Joseph Cranney, joey.cranney@naplesnews.com; 239-213-60356:46 a.m. EDT August 15, 2016
The Naples City Council begins discussing a $144 million budget Monday that includes $19 million in new spending but stops short of a recommendation to increase the city’s annual payments toward the $48 million needed to fully fund pensions for government workers.
Council members are split on whether the city should start setting aside more money — as much as $500,000 a year — that current and former trustees of the city’s three pension funds said should be used to help make up for paltry recession-era returns on the pensions’ investments.
“I think it’s a good idea to put a little bit extra toward that, if they can,” said Gary Price, the former councilman and former chair of the city’s independent joint-pension board. “I’ve been through budgets ... when we had good times and when we had bad times. I would assume this budget would be pretty favorable to considering some sort of extra payment.”
Click here to see the interactive graphic of the annual pension payments.
The city's proposed budget for fiscal 2017, with an expected millage rate of 1.18 mills for the eighth consecutive year, is bolstered by a $20.2 billion taxable value for property in Naples, a 10 percent increase from the current year.
But as residents are unlikely to support a tax increase, Mayor Bill Barnett said other spending increases would have to be reconsidered if more is spent on the pension debt.
Still, Councilman Reg Buxton said he will bring the issue up Monday.
“I will be sure the discussion whether to increase the amount paid is had,” Buxton said.
In the proposed budget, the city is required to pay a total contribution of $5.5 million toward its $42.5 million police pension fund, $44.9 million firefighters’ pension fund and $49.8 million pension fund for general employees.
A board of trustees oversees investments for each of the pension plans, which provide defined retirement benefits for city employees. The city, as an employer, each year pays the amount required to stabilize the plans after contributions from employees, investment earnings and some state tax revenues that go toward the police and fire plans.
This year, most of the city's pension payment is going toward its unfunded liabilities, rather than its required employer contribution, or the city's normal cost.
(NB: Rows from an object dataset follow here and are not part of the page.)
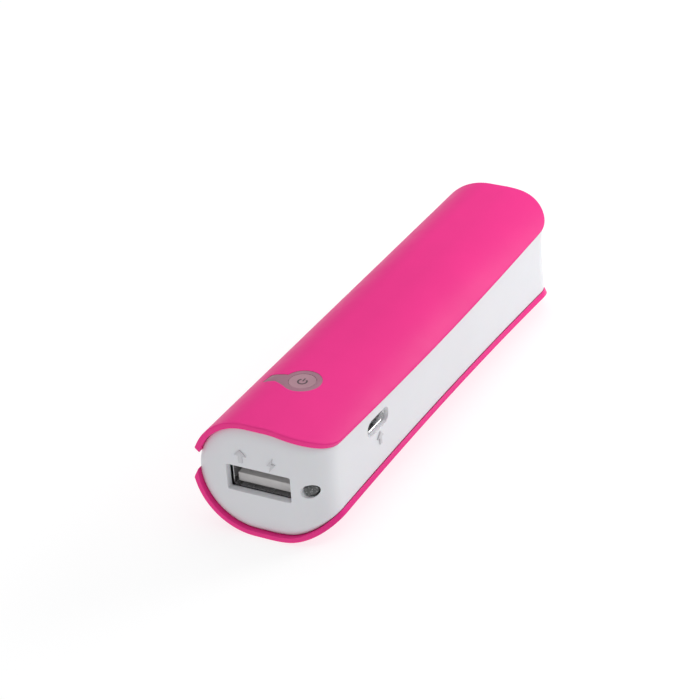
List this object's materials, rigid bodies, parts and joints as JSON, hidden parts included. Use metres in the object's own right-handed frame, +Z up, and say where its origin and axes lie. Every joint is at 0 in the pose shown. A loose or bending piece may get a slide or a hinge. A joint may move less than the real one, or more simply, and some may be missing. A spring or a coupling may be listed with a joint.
{
  "type": "power bank",
  "caption": "Pocket power bank: white housing with a curved cover above and below, USB-A output in the front face, micro-USB input in the side and a round push button on top.",
  "frame": {"origin": "centre of the footprint on the surface it rests on", "axes": "+X towards the flat side with the charging input, +Y from the output face to the rear, +Z up through the button"},
  "size_m": [0.0274, 0.1028, 0.0242],
  "materials": {
    "pink_cover": "soft satin",
    "white_housing": "satin",
    "smoked_plastic": "smoked, translucent",
    "button_plastic": "smooth",
    "board_laminate": "solder mask",
    "plated_steel": "tin plated",
    "nickel_strip": "nickel plated",
    "contact_plating": "gold plated",
    "black_plastic": "moulded",
    "grey_plastic": "moulded",
    "ivory_plastic": "moulded",
    "cell_wrap_film": "shrink film",
    "electrode_roll": "wound foil",
    "ceramic_brown": "ceramic",
    "ferrite_grey": "ferrite",
    "red_insulation": "wire insulation",
    "black_insulation": "wire insulation",
    "foam": "foam",
    "led_epoxy": "clear epoxy"
  },
  "bodies": {
    "housing": {"housing_base": "white_housing", "housing_lid": "white_housing", "top_cover": "pink_cover", "bottom_cover": "pink_cover", "indicator_window": "smoked_plastic", "switch_base": "black_plastic", "switch_cover": "plated_steel", "switch_dome": "nickel_strip", "circuit_board": "board_laminate", "board_screw_1": "plated_steel", "board_screw_2": "plated_steel", "usb_a_shell": "plated_steel", "usb_a_tongue": "grey_plastic", "usb_a_contact_1": "contact_plating", "usb_a_contact_2": "contact_plating", "usb_a_contact_3": "contact_plating", "usb_a_contact_4": "contact_plating", "micro_usb_shell": "plated_steel", "micro_usb_tongue": "black_plastic", "micro_usb_contact_1": "contact_plating", "micro_usb_contact_2": "contact_plating", "micro_usb_contact_3": "contact_plating", "micro_usb_contact_4": "contact_plating", "micro_usb_contact_5": "contact_plating", "front_led": "led_epoxy", "front_led_leg_1": "plated_steel", "front_led_leg_2": "plated_steel", "status_led": "ivory_plastic", "charger_chip": "black_plastic", "boost_chip": "black_plastic", "inductor": "ferrite_grey", "capacitor_1": "ceramic_brown", "capacitor_2": "ceramic_brown", "capacitor_3": "ceramic_brown", "bulkhead": "ivory_plastic", "cell_can": "plated_steel", "cell_winding": "electrode_roll", "cell_seal": "black_plastic", "cell_positive_cap": "nickel_strip", "cell_end_ring": "ivory_plastic", "cell_film": "cell_wrap_film", "positive_tab": "nickel_strip", "negative_tab": "nickel_strip", "positive_lead": "red_insulation", "negative_lead": "black_insulation", "foam_pad": "foam"},
    "button": {"power_button": "button_plastic"},
    "switch_plunger": {"switch_stem": "ivory_plastic"}
  },
  "joints": [
    {"name": "button_press", "type": "slide", "parent": "housing", "child": "button", "axis": [0, 0, -1], "range_m": [0, 0.00035], "stiffness_N_per_m": 1500},
    {"name": "switch_stem_press", "type": "slide", "parent": "housing", "child": "switch_plunger", "axis": [0, 0, -1], "range_m": [0, 0.00035]}
  ],
  "couplings": [
    {"joint": "switch_stem_press", "follows": "button_press", "ratio": 1}
  ]
}
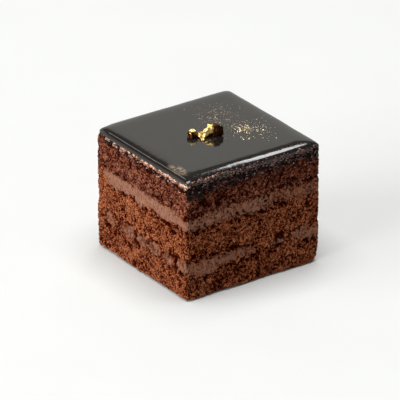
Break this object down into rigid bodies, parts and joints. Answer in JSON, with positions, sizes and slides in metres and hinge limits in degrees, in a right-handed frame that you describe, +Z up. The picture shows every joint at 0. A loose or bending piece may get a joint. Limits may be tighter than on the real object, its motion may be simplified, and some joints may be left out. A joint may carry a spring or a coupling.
{
  "type": "chocolate layer cake slice",
  "caption": "Square slice of chocolate layer cake: dark sponge with chocolate cream between, a mirror glaze on top, gold leaf and gold dust.",
  "frame": {"origin": "middle of the flat foot that the slice stands on, at the bottom centre of the whole", "axes": "+Z up through the layers, +X and +Y square to the cut faces; the picture shows the -X face on its left and the -Y face on its right"},
  "size_m": [0.0654, 0.064, 0.0583],
  "materials": {
    "sponge": "open, moist chocolate crumb",
    "cream": "smooth chocolate cream, wiped by the knife",
    "mirror_glaze": "wet mirror gloss",
    "gold": "crumpled bright leaf"
  },
  "bodies": {
    "root": {"sponge_bottom": "sponge", "cream_lower": "cream", "sponge_middle": "sponge", "cream_upper": "cream", "sponge_top": "sponge", "glaze": "mirror_glaze", "gold_leaf": "gold"}
  },
  "joints": []
}
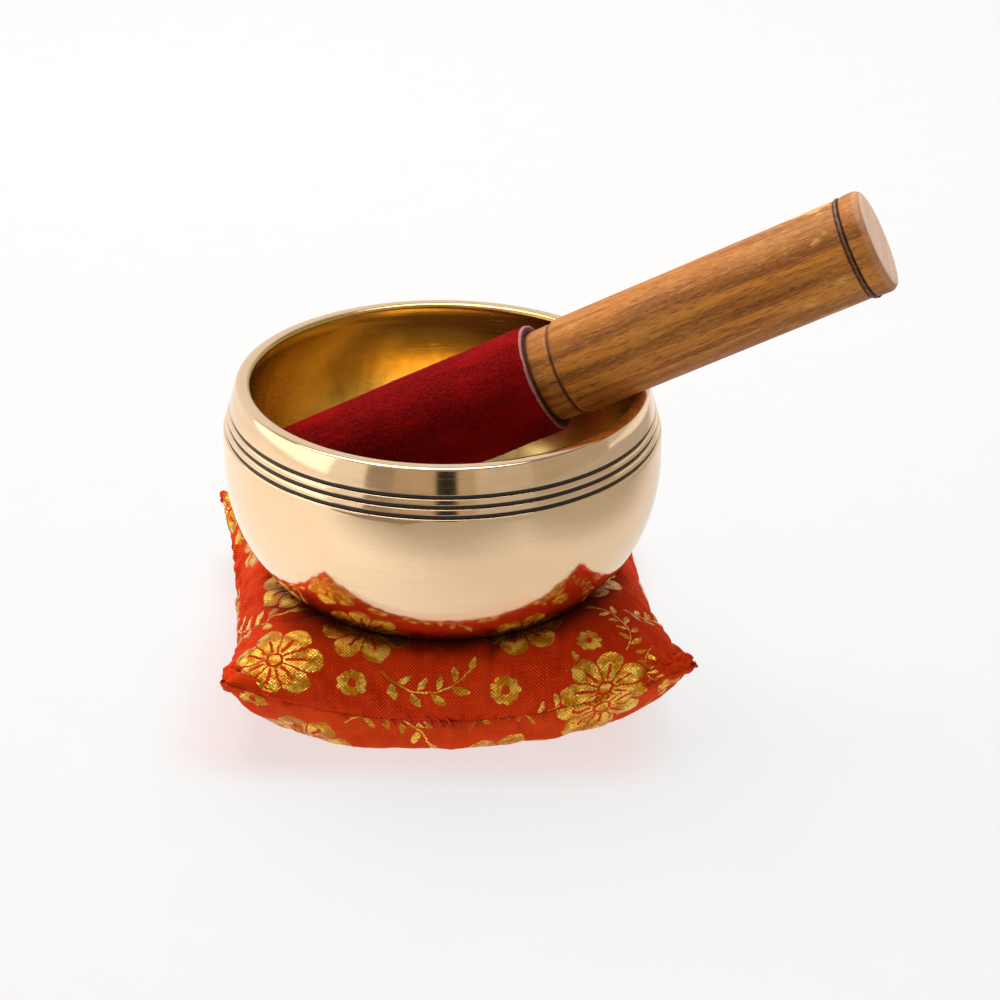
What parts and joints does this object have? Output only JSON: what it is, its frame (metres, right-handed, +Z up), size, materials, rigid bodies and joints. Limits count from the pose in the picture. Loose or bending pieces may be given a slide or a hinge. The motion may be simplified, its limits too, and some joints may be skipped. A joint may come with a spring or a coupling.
{
  "type": "singing bowl with cushion and striker",
  "caption": "Polished brass singing bowl resting on a square stuffed cushion, with a suede-wrapped wooden striker leaning on its rim.",
  "frame": {"origin": "on the plane that the cushion rests on, where the bowl's axis meets it", "axes": "+Z up along the bowl's axis, +X towards the side on which the striker leans out, +Y away from the hand-closed edge of the cushion"},
  "size_m": [0.1731, 0.121, 0.1324],
  "materials": {
    "polished_brass": "mirror-polished, with fine turning marks",
    "black_lacquer": "satin black fill",
    "printed_cotton": "plain-woven cotton with a gold foil print",
    "fibre_filling": "loose fibre",
    "sewing_thread": "twisted thread",
    "turned_hardwood": "oiled, turned",
    "red_suede": "napped suede",
    "waxed_cord": "waxed cord"
  },
  "bodies": {
    "cushion": {"cushion_top_panel": "printed_cotton", "cushion_bottom_panel": "printed_cotton", "cushion_filling": "fibre_filling", "cushion_edge_thread": "sewing_thread", "cushion_closing_stitches": "sewing_thread"},
    "bowl": {"bowl": "polished_brass", "groove_lacquer": "black_lacquer"},
    "striker": {"striker_handle": "turned_hardwood", "striker_suede_wrap": "red_suede", "striker_end_cord": "waxed_cord"}
  },
  "joints": [
    {"name": "bowl_lift", "type": "slide", "parent": "cushion", "child": "bowl", "axis": [0, 0, 1], "range_m": [0, 0.1]},
    {"name": "striker_lift", "type": "slide", "parent": "bowl", "child": "striker", "axis": [0.6351, -0.098, 0.7662], "range_m": [0, 0.1]}
  ]
}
For the $1.5 million the city contributed to the police pension plan this year, about $1 million went to debt cost, or about twice as much as the $513,000 that went to the city's normal annual payment, according to Doug Lozen, an analyst who reviews the city’s pensions each year. For the nearly $2.1 million the city paid into the firefighter pension, the city spent $1.3 million on the debt payment, about 54 percent greater than the $837,000 the city spent on its normal annual contribution.
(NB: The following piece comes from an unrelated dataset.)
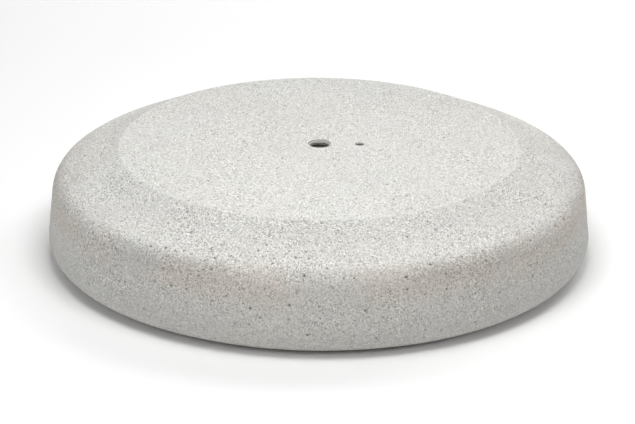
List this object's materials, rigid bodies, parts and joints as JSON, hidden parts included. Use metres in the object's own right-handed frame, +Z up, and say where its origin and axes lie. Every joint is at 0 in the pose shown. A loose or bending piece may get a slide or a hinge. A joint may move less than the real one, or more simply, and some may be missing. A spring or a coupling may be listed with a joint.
{
  "type": "parasol base",
  "caption": "Round cast concrete parasol base with a flat top, a sloping shoulder, a central threaded socket for the pole, a locating hole beside it and rubber feet.",
  "frame": {"origin": "on the casting's vertical axis, in the plane that the four feet stand on", "axes": "+Z up along the casting's axis, +X from the pole socket towards the locating hole"},
  "size_m": [0.5498, 0.5498, 0.11],
  "materials": {
    "concrete": "pale grey cast concrete with a fine sandy grain, small air holes and dark and light specks",
    "zinc_plated_steel": "zinc-plated, dull",
    "rebar_steel": "hot-rolled, lightly rusted",
    "black_rubber": "matt moulded rubber",
    "grey_nylon": "moulded nylon"
  },
  "bodies": {
    "root": {"concrete_body": "concrete", "threaded_socket": "zinc_plated_steel", "locating_sleeve": "grey_nylon", "anchor_plate": "zinc_plated_steel", "rebar_ring": "rebar_steel", "rebar_lower_front": "rebar_steel", "rebar_lower_back": "rebar_steel", "rebar_upper_left": "rebar_steel", "rebar_upper_right": "rebar_steel", "foot_pad_1": "black_rubber", "foot_pad_2": "black_rubber", "foot_pad_3": "black_rubber", "foot_pad_4": "black_rubber", "foot_washer_1": "zinc_plated_steel", "foot_washer_2": "zinc_plated_steel", "foot_washer_3": "zinc_plated_steel", "foot_washer_4": "zinc_plated_steel", "foot_screw_1": "zinc_plated_steel", "foot_screw_2": "zinc_plated_steel", "foot_screw_3": "zinc_plated_steel", "foot_screw_4": "zinc_plated_steel", "foot_dowel_1": "grey_nylon", "foot_dowel_2": "grey_nylon", "foot_dowel_3": "grey_nylon", "foot_dowel_4": "grey_nylon"}
  },
  "joints": []
}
For the $2.4 million the city contributed to its general pension plan, about $1.1 million covered debt, which was less than the $1.3 million the city paid as its normal annual contribution, according to Lozen
When debt payments are greater than the normal annual required employer contributions by the city, it’s a sign of a funding problem, Lozen told the council in April, and it puts greater pressure on the city to make larger annual payments.
“When your debt payment is twice as much as your normal cost, that’s a clear indication that that’s what’s driving the problem,” Lozen said.
The city’s annual pension payment has more than doubled from just over $2 million in 2006 to $5.7 million this year when adjusting for inflation. During the period, the three pension funds earned well below the expected rate of return for most years.
In 2008, for example, with an expected rate of return of 8 percent, the city’s pension fund for general employees actually lost 2.4 percent.
Each of the pension boards has since changed its expected return rates to 7.5 percent.
Price said the poor investment performance during the recession is attributable to a “terrible” stock market, where the city’s three pensions invest most of their money.
“You had this perfect storm. Right before the market dropped, we paid people very well in order to keep employees,” Price said. “So then all of those costs go up. Then you’ve got the drop of the market.
"We add all those things up, and that kind of paints a pretty good picture of what we were facing.”
Investment returns have been stronger in the past three years because the pension boards expanded their portfolios to include real estate funds, municipal bonds and other securities, trustees said.
Joe Whitehead, chairman of the police pension board, said the diversity of investments will protect the police fund from future market fluctuations.
“The continued restructuring is such that if we had a repeat of the same circumstances today, the actual loss would be much lower,” Whitehead said.
The police pension is 67 percent fully funded, and the firefighters’ and general employees’ pensions are each 77 percent fully funded, and all are below the target of 80 percent funded, which is considered a healthy level to cover future obligations.
Councilman Doug Finlay said the pension liability is not “critical” for this year’s budget talks because the issue “need not be solved soon.”
“The city of Naples is very healthy financially,” Finlay said. “We have a very healthy tax base. People and investors are pouring money into the city and not leaving it. It is highly unlikely — pending sea-level rise — we would fail to ever meet our future pension obligations.”
The city’s $48 million unfunded liability has decreased nearly $20 million from the $65 million peak in 2010 after the city negotiated a decrease in benefits for its employees.
During budget talks, City Manager Bill Moss will ask the council to decide if reducing the pensions' unfunded liability should take priority over other increases in spending this year, like $875,000 in new spending for tree trimming.